-------- Data extract
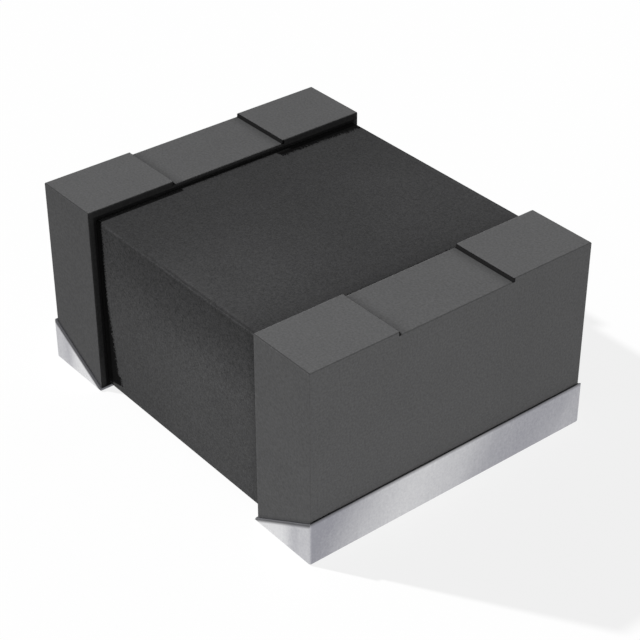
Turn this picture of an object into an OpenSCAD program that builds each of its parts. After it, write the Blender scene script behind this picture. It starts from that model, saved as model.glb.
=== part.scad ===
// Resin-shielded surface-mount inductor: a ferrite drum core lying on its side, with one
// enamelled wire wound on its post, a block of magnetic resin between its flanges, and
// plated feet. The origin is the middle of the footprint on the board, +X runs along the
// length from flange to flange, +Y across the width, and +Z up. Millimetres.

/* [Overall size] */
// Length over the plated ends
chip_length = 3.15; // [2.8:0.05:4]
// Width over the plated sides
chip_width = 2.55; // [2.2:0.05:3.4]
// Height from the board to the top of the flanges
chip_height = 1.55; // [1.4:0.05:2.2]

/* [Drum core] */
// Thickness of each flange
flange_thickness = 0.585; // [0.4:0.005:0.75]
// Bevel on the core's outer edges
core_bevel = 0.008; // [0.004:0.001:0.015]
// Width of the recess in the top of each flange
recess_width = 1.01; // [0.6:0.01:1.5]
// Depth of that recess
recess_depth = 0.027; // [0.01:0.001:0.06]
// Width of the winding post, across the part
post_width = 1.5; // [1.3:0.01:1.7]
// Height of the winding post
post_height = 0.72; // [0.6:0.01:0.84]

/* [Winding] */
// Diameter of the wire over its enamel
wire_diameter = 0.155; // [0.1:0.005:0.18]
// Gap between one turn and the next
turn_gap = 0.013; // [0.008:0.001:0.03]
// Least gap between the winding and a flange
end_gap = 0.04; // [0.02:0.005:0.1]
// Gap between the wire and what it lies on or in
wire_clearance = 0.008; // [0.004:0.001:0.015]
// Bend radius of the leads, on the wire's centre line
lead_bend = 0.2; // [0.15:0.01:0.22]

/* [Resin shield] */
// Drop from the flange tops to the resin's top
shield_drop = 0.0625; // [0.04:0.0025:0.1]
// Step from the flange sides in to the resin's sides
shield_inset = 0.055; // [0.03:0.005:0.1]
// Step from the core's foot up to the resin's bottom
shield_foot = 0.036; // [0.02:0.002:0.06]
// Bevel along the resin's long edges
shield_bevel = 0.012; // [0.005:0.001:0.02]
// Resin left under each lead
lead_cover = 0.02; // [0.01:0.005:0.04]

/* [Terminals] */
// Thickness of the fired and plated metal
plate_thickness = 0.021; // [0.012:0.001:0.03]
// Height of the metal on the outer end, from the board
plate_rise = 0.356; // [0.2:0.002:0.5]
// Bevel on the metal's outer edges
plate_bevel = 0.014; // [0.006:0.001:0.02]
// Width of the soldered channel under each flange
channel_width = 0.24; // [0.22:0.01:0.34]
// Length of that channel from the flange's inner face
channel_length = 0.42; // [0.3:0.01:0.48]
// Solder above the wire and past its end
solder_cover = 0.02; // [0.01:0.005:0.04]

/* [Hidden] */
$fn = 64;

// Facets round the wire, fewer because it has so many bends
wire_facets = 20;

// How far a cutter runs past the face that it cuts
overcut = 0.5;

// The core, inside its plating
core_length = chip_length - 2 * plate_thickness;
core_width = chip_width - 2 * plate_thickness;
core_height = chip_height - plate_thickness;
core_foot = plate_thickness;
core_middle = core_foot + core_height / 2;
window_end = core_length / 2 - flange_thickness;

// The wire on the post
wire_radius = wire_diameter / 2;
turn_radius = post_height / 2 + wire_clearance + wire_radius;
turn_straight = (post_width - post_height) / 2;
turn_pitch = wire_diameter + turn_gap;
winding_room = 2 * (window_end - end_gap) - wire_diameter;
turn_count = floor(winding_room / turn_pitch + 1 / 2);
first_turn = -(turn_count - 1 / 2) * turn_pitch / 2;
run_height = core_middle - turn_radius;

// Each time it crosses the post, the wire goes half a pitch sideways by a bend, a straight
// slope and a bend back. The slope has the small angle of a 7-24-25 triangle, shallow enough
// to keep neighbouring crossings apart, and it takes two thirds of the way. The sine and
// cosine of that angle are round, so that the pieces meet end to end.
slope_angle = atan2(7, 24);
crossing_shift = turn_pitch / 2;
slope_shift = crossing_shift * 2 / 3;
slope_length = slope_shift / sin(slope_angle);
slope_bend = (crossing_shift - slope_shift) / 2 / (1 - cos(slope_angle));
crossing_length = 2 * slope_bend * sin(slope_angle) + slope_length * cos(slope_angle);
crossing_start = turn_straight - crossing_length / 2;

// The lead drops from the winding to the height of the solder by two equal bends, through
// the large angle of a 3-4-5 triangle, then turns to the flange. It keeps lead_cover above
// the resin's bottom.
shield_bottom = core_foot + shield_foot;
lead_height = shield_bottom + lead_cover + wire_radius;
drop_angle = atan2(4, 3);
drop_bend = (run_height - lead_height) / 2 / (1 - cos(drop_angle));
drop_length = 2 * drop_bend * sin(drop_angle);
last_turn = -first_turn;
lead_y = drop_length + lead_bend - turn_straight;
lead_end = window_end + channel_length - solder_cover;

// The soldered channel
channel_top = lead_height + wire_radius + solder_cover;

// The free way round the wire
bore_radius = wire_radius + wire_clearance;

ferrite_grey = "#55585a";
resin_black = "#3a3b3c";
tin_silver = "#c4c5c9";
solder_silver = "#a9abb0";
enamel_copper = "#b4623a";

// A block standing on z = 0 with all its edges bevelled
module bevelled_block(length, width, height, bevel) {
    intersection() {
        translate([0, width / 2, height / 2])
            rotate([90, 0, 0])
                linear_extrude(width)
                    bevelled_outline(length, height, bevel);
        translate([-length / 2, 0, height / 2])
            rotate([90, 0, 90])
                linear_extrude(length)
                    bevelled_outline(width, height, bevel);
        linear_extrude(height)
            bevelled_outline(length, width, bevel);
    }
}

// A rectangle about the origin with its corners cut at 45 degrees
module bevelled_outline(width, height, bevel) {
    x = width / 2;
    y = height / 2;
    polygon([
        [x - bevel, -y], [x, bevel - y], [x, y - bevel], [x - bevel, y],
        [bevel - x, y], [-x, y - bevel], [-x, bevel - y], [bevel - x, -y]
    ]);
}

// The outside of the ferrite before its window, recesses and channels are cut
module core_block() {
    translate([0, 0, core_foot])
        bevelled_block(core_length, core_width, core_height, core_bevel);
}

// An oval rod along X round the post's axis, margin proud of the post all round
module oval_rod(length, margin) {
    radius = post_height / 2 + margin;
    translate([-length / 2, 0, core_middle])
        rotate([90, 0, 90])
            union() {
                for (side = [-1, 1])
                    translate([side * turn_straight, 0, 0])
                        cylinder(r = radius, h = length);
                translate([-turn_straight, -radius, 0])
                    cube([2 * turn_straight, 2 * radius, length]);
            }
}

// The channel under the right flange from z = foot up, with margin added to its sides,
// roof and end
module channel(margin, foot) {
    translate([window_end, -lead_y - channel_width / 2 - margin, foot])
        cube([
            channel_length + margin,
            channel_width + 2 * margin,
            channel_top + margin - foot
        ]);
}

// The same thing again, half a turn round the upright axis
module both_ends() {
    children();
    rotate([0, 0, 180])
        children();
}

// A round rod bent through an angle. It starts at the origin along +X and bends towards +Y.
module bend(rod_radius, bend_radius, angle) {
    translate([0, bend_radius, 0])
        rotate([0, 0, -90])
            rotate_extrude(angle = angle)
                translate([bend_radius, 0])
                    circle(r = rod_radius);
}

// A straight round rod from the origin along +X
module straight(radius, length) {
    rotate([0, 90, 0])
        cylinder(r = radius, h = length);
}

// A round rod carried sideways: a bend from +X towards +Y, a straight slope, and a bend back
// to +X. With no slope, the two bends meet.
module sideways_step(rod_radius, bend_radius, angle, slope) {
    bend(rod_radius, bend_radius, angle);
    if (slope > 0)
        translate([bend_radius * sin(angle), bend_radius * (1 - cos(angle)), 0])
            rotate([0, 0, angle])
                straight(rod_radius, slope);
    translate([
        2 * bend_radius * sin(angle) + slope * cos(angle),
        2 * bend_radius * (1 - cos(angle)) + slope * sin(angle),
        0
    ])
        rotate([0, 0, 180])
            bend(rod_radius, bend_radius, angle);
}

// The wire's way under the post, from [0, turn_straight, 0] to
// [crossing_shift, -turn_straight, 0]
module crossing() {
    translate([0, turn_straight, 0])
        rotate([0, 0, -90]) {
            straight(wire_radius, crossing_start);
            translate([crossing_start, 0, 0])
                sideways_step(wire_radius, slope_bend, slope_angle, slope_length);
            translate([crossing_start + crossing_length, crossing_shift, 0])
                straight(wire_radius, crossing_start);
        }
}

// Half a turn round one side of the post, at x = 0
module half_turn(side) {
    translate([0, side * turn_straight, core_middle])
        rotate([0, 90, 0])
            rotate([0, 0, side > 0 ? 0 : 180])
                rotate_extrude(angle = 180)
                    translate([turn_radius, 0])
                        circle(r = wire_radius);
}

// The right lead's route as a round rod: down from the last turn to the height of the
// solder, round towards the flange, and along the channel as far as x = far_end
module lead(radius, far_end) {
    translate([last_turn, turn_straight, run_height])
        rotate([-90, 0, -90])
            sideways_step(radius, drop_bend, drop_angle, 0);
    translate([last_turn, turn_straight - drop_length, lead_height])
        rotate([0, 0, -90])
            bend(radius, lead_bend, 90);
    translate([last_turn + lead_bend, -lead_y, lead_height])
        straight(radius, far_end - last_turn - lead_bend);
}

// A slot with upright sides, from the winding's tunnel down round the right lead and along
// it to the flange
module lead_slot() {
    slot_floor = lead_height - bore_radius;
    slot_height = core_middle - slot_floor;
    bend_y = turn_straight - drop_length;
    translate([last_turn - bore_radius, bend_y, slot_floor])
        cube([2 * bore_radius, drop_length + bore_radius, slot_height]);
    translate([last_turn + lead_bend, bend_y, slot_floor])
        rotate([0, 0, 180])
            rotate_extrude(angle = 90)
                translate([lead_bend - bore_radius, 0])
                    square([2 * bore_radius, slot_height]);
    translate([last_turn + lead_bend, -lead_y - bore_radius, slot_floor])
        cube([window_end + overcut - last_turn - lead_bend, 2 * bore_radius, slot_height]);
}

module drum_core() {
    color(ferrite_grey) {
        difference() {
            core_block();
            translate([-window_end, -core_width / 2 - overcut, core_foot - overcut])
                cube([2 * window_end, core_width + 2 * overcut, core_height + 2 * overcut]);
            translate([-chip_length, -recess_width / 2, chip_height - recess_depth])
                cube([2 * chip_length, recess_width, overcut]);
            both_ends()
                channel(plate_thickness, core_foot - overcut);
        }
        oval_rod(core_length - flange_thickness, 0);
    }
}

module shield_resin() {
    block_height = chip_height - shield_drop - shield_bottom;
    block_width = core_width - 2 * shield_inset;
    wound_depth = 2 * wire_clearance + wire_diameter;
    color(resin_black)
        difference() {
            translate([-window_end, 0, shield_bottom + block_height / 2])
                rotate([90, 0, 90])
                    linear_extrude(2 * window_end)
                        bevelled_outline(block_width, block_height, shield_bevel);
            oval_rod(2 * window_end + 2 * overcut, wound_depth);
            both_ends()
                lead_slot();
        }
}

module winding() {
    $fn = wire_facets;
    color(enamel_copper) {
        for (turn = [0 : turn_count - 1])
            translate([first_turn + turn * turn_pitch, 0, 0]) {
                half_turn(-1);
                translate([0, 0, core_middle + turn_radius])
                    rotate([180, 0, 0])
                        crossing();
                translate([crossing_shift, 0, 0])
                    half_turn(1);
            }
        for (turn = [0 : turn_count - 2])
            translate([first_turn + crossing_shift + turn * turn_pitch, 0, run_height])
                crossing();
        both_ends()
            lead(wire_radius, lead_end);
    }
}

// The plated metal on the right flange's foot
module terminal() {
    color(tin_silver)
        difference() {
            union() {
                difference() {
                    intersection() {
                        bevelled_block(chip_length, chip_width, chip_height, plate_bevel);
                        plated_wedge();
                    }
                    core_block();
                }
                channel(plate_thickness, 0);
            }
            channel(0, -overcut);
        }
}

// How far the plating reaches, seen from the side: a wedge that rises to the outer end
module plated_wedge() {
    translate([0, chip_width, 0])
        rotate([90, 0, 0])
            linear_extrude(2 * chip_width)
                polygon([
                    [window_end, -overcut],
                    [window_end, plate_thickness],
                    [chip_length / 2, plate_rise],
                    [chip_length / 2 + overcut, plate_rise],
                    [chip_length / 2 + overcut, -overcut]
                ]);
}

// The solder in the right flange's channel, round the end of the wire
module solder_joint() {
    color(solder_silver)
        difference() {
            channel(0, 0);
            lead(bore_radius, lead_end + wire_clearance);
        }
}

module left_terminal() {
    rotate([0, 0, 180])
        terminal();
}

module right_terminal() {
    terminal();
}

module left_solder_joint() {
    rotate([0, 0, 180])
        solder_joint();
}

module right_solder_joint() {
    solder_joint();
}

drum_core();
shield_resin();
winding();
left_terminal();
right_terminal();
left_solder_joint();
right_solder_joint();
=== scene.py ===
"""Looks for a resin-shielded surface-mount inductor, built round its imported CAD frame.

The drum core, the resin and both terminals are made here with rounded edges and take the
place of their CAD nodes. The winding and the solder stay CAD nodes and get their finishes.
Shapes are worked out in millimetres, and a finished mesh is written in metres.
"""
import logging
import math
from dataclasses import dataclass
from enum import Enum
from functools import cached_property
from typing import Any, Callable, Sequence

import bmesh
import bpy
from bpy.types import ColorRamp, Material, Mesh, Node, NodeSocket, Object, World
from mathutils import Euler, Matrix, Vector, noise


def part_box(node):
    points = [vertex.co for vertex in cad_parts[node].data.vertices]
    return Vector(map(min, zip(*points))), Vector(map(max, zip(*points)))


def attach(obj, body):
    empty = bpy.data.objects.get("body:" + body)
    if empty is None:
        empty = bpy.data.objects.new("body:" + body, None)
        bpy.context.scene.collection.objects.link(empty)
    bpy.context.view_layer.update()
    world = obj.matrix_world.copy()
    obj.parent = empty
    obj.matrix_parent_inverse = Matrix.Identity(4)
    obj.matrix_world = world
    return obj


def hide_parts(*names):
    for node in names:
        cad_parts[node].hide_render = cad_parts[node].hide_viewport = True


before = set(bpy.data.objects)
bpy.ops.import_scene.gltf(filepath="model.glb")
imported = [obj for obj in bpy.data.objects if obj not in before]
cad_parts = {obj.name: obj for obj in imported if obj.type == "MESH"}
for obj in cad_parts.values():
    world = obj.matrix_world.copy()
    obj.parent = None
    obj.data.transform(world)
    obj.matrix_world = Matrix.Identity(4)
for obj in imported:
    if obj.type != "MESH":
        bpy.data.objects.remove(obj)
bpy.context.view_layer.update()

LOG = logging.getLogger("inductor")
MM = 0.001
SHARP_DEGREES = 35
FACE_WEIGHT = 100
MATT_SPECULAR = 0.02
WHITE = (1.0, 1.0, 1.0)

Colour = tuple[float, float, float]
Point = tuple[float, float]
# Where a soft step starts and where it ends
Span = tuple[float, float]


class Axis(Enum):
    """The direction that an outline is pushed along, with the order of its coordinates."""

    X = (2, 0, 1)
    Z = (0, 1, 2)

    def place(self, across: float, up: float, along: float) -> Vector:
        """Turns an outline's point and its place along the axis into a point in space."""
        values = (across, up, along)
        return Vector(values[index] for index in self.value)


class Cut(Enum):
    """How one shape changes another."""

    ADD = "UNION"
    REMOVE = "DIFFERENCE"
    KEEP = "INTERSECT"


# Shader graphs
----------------
= Challenge =
Write out, unaltered, the lines from the opening of the listing through the line that includes "lead_bend = 0.2; // [0.15:0.01:0.22]".

= Solution to this exercise =
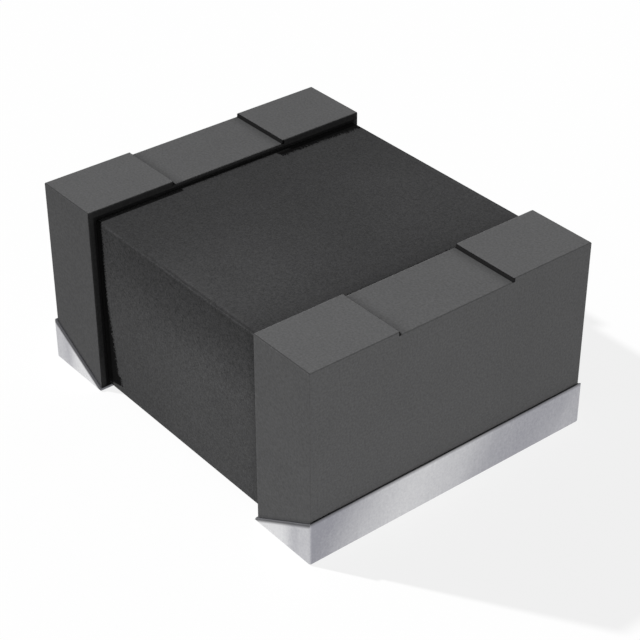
Turn this picture of an object into an OpenSCAD program that builds each of its parts. After it, write the Blender scene script behind this picture. It starts from that model, saved as model.glb.
=== part.scad ===
// Resin-shielded surface-mount inductor: a ferrite drum core lying on its side, with one
// enamelled wire wound on its post, a block of magnetic resin between its flanges, and
// plated feet. The origin is the middle of the footprint on the board, +X runs along the
// length from flange to flange, +Y across the width, and +Z up. Millimetres.

/* [Overall size] */
// Length over the plated ends
chip_length = 3.15; // [2.8:0.05:4]
// Width over the plated sides
chip_width = 2.55; // [2.2:0.05:3.4]
// Height from the board to the top of the flanges
chip_height = 1.55; // [1.4:0.05:2.2]

/* [Drum core] */
// Thickness of each flange
flange_thickness = 0.585; // [0.4:0.005:0.75]
// Bevel on the core's outer edges
core_bevel = 0.008; // [0.004:0.001:0.015]
// Width of the recess in the top of each flange
recess_width = 1.01; // [0.6:0.01:1.5]
// Depth of that recess
recess_depth = 0.027; // [0.01:0.001:0.06]
// Width of the winding post, across the part
post_width = 1.5; // [1.3:0.01:1.7]
// Height of the winding post
post_height = 0.72; // [0.6:0.01:0.84]

/* [Winding] */
// Diameter of the wire over its enamel
wire_diameter = 0.155; // [0.1:0.005:0.18]
// Gap between one turn and the next
turn_gap = 0.013; // [0.008:0.001:0.03]
// Least gap between the winding and a flange
end_gap = 0.04; // [0.02:0.005:0.1]
// Gap between the wire and what it lies on or in
wire_clearance = 0.008; // [0.004:0.001:0.015]
// Bend radius of the leads, on the wire's centre line
lead_bend = 0.2; // [0.15:0.01:0.22]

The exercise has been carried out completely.